The reason that I will only cover the implications of climate change for financial stability only briefly today is that it has been very eloquently discussed by Geoff Summerhayes (APRA) and John Price (ASIC) including at this forum over the past two years.[11] I would very much endorse the points that Geoff and John have made. Geoff stresses the need for businesses, including those in the financial sector to implement the recommendations of the Task Force for Climate-related Financial Disclosures (TCFD).[12] I strongly endorse this point. We have seen progress on this front in recent years, but there is more to be done. Financial stability will be better served by an orderly transition rather than an abrupt disorderly one.

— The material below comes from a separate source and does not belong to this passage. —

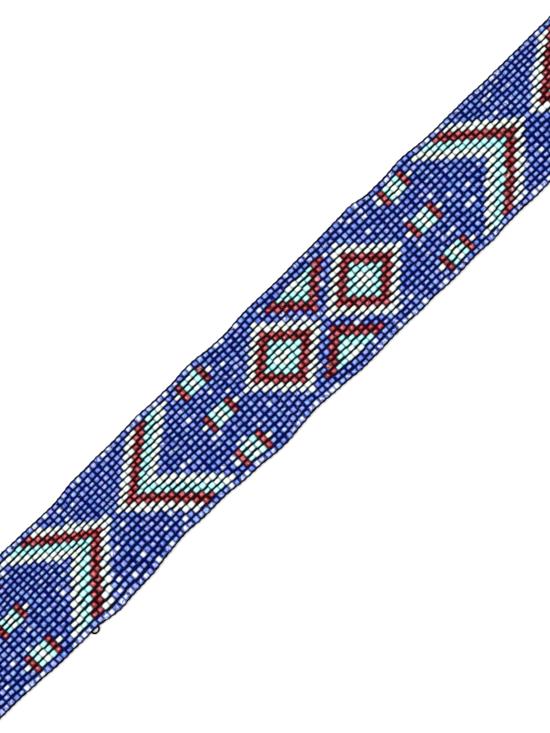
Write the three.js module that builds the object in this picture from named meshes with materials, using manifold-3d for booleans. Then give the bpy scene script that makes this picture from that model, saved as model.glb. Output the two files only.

One area that Geoff highlighted in a recent speech is that there is a data gap which needs to be addressed:[13] ‘The challenge governments, regulators and financial institutions face in responding to the wide-ranging impacts of climate change is to make sound decisions in the face of uncertainty about how these risks will play out.’ In that regard, Geoff mentions one challenge that I spoke about earlier in the context of monetary policy. Namely, taking the climate modelling and mapping that into our macroeconomic models. For businesses and financial markets, that challenge is understanding the climate modelling and conducting the scenario analysis to determine the potential impact on their business and investments.